Go, Speed Racer
I have to admit, right off the bat, that I’ve never seen an entire Speed Racer cartoon. Sure, I’ve flipped by often enough to get the basic idea, but I’m so unfamiliar with the show that I was coming into the film completely fresh. Having been away from the theaters for a few months has also ensured that I’ve not seen a trailer. I’ve commented numerous times before about my hatred of the Matrix films. I was not expecting to even see Speed Racer. Even less was I expecting to thoroughly love it.
The story is a mite thin. The characters certainly painted with broad strokes. There is a fair amount of treacle. Regardless, everything about this film worked for me, utterly and completely. It brought out a childhood thrill in me that had nothing to do with nostalgia. It hit some great buttons emotionally. And it appealed to me purely on a visual level.
Everything you need to know about the characters is shorthanded within the first few minutes. Every character is given clear, if simple designations. The Racer family is a family that lives and breathes cars. Pops builds them. His boys race them. Mom is dutiful and supportive. Speed worships his older brother Rex even after a tragic accident cuts his life and racing career short. It’s nothing complex, but the sheer marvel of how the story is presented, bouncing from plot point to plot point as Speed bounces around the track during a race.

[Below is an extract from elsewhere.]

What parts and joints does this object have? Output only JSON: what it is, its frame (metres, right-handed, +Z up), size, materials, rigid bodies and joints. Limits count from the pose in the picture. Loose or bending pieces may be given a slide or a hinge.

Speed Racer has such a visual flair. It’s not common in this day and age for a film to have such a wholly unique look to it without overpowering the film. Lesser films have crumbled under enormous art direction, but every frame supports, not detracts from the film as whole. And what style. Equal parts futuristic and 50s throwback without concern that a path must be chosen. It’s its own world, and there’s no reason it needs to be any different. And even with such a wholly unique universe, there still time for various forms of animation throughout, peppering the film with some great contrast. The color palette is powerful, and it would be easy to get lost in the Technicolor wonder of it all if it weren’t for some deft work by the ensemble to keep everything grounded. The Wachowski Brothers (as is their official credit) have shown aptitude for the visual before (and the martial arts sequence here doesn’t even wink at the Matrix), but here they’ve managed to let it serve the story, rather than the opposite.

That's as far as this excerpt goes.